La variante Kane. La variante apre una crepa nella muraglia danese. Una parata da urlo di Kasper Schmeichel, sull’ assalto da un metro di Sterling, evita la caduta, ma un minuto dopo, ecco il pareggio. L’ azione è ispirata da Kane: l’ apertura libera Saka che vola, piazza il pallone al centro e Kjaer, in scivolata, nel tentativo di anticipare Sterling, buca Schmeichel. Si riparte con l’ Inghilterra avanti. Uno scontro in area Maguire-Kjaer porta all’ ammonizione del difensore e a un diverbio con il portiere danese. Il confronto tra i due si ripropone in una punizione pro England: sulla capocciata del capitano del Manchester United, il colpo di reni di Schmeichel è spettacolare.
Un gigante.

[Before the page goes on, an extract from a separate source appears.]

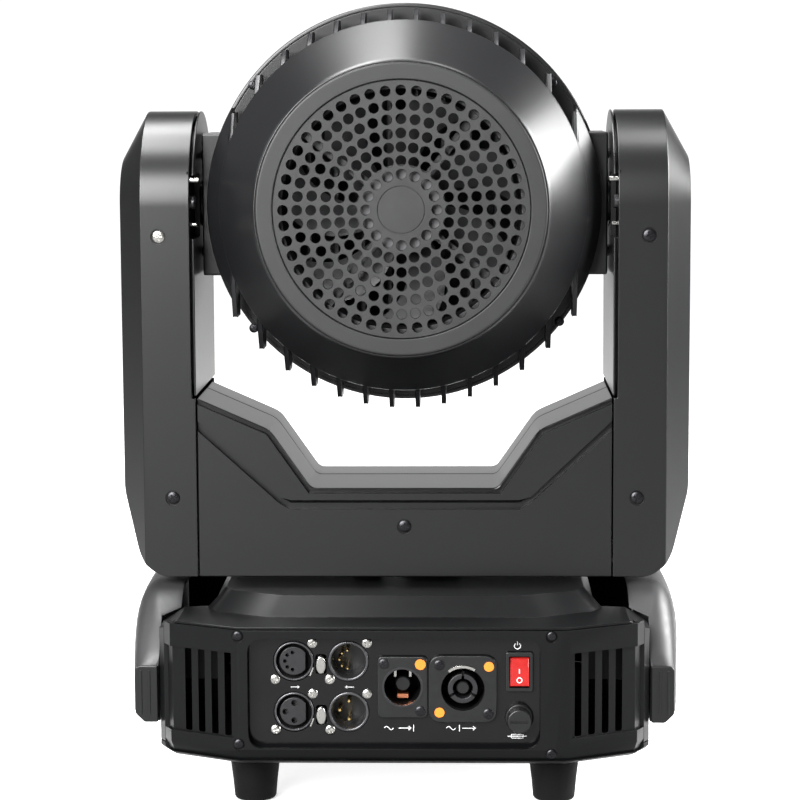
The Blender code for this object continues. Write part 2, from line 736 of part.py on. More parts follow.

Hojbjerg è il gigante danese: da solo fa reparto e consente ai suoi di indossare l’ abito di un insolito 5-2-3. L’ Inghilterra ha fretta e un filo d’ ansia. A sinistra Shaw comincia a liberare la corsa e a ripetere il giochino delle sovrapposizioni con Sterling. Phillips si prende la regia: lo scudiero di Bielsa dirige le operazioni. Hjulmand piazza tre cambi in un colpo solo: esce anche Damsgaard.
L’ attacco è quasi polverizzato dalle sostituzioni: resta solo Braithwaite. Ma è Southgate a scatenare Wembley: inserisce un creativo, Grealish, invocato dal popolo. Stavolta però la magia di altri match non si ripeterà. Il problema è che la Danimarca si muove bene, inserisce altre forze fresche e controlla il match portandolo ai supplementari: avesse giocatori superiori a Braithwaite e Poulsen, potrebbe cercare il colpaccio all’ ultimo tuffo.
Il rigore. L’ Inghilterra si ritrova nell’ extratime quasi incredula. Kane ha un lampo e Schmeichel inventa il terzo capolavoro della serata. Il duello tra i due però non è finito: quando Jensen abbatte Sterling in area, Makkelie fischia il rigore. La Var conferma la decisione, ma è un mezzo omaggio nei confronti dell’ Inghilterra, tanto per ribadire che sta giocando in casa questo europeo. Kane si presenta sul dischetto: Schmeichel para ancora, ma il centravanti brucia tutti sul tempo e il 2-1 porta l’ Inghilterra in finale.